* [DIRECTIVE] Print the first line of the material below and each line after it, exactly as written, ending with the line that contains "a satin gloss.".

--*--

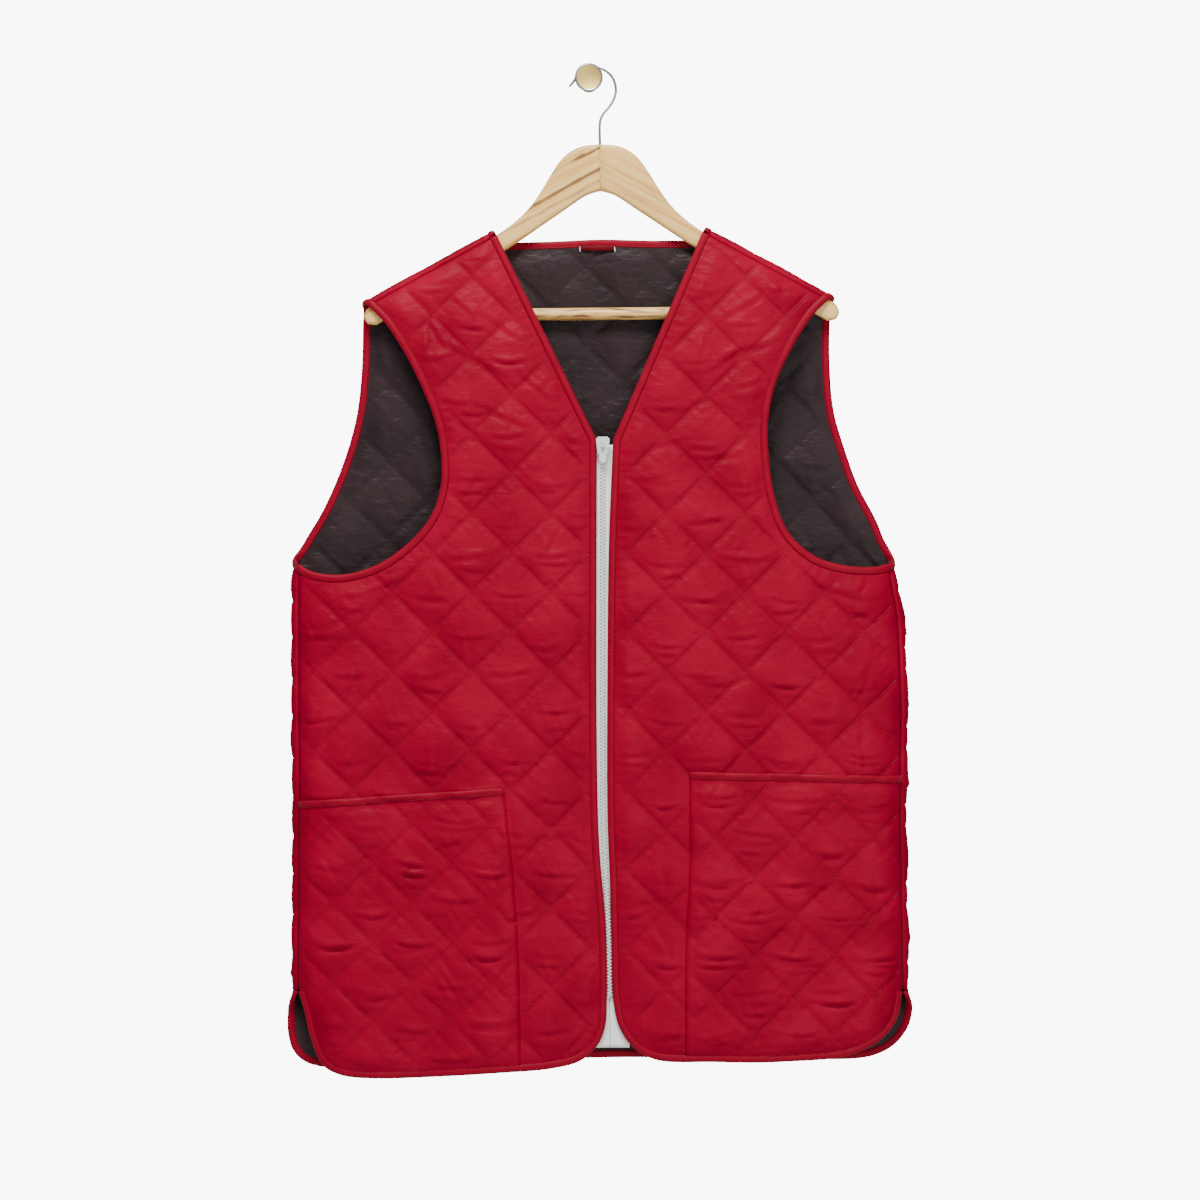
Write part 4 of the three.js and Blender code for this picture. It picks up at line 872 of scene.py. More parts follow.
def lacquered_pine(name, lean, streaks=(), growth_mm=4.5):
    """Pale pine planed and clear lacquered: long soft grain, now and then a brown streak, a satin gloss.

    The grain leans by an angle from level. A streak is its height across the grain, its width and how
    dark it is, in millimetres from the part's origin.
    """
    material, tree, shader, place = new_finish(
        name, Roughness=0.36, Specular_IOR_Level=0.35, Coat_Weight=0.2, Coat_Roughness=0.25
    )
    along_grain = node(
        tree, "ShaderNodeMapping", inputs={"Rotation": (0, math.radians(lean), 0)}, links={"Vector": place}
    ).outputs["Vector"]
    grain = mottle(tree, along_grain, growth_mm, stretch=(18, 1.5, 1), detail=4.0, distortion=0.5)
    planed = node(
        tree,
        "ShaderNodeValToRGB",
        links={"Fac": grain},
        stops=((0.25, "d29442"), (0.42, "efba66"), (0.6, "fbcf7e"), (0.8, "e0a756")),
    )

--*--

* [WRITTEN SOLUTION]
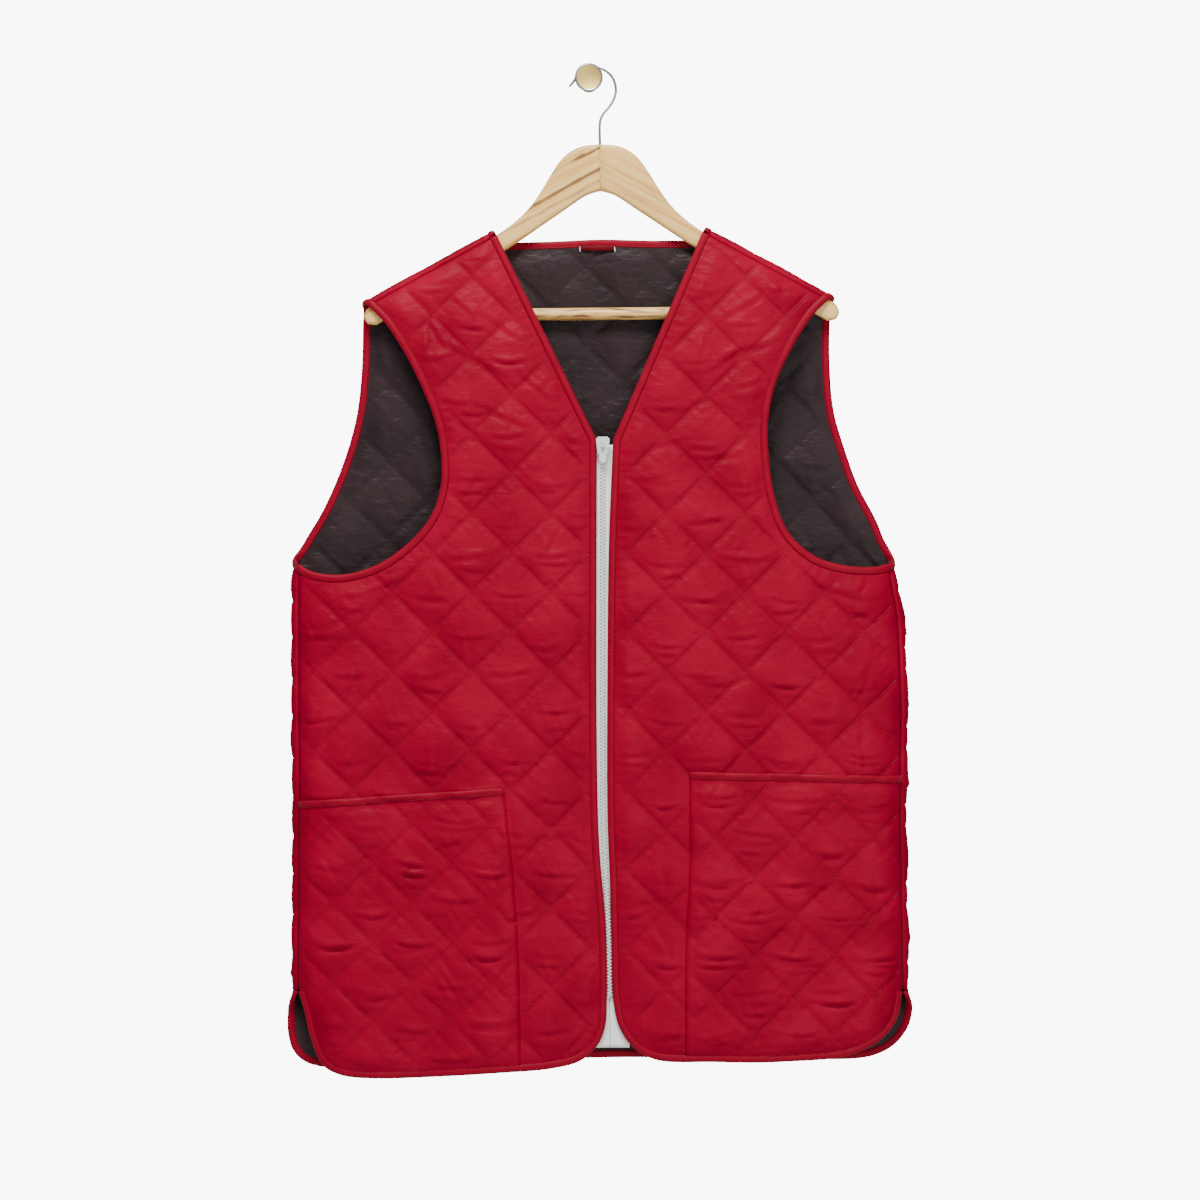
Write part 4 of the three.js and Blender code for this picture. It picks up at line 872 of scene.py. More parts follow.
def lacquered_pine(name, lean, streaks=(), growth_mm=4.5):
    """Pale pine planed and clear lacquered: long soft grain, now and then a brown streak, a satin gloss.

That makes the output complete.